There’re other things too, when and how to pray with young people and those of the opposite sex, when to pray out-loud and when to be silent, but ultimately this is the most important thing- most of us can pray for someone, and to most of us have something going on that could be prayed for… There is no barrier of age or experience that can’t be worked through, there are no clever words…

It feels timely to me that this summer I’ve been reading several books on prayer, while at the same time both Carolyn and Cathy have been talking about having the church open for prayer and producing prayer resources to allow mid-week visitors to pray, someone’s just given me a pile of books on prayer after I’d written in my to-do list ‘create library of prayer books for the church’, I’ve been reminded of my licencing here when I said that my highest priority was to lead us in prayer.

There are some terrible things going on in the world, there are some concerning things going on in the life of the wider church, and yet, here at this time, it feels as though our response is this- we need to pray. To come closer to God so that we can carry God with us into the world. To pray for the needs of the world and for each other. To allow others to pray for us, whether in celebration or sorrow.

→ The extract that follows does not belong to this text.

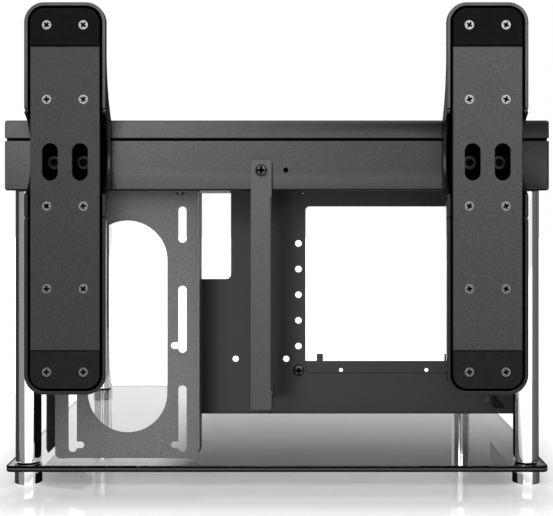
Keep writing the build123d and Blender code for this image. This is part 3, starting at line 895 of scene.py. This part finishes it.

Later on, as we have communion, there’ll be a chance for us to be prayed for and pray for each other in several ways- first of all, as we sit and wait, I hope we’re able to take the chance to pray for those around us- I used to pray for people going up while I was waiting, and not just that they’d hurry up. Secondly, there’ll be the opportunity to be prayed for at the back of the church or at the communion rail- whichever you prefer. Stay at the rail after you’ve had wine and someone will pray with you; or go to the font at the back, and someone will pray with you there. Lastly, when the children come back in from Sunday School, they are going to lead us in praying for each other after we’ve finished receiving Communion- they might stand near to you, or walk past you- you might find a small person puts their hand on your shoulder. And after we’ve finished the service, there’s no rules that say you can’t continue to do this- turning to those near you or finding someone else and asking for prayer. There’s no time like the present.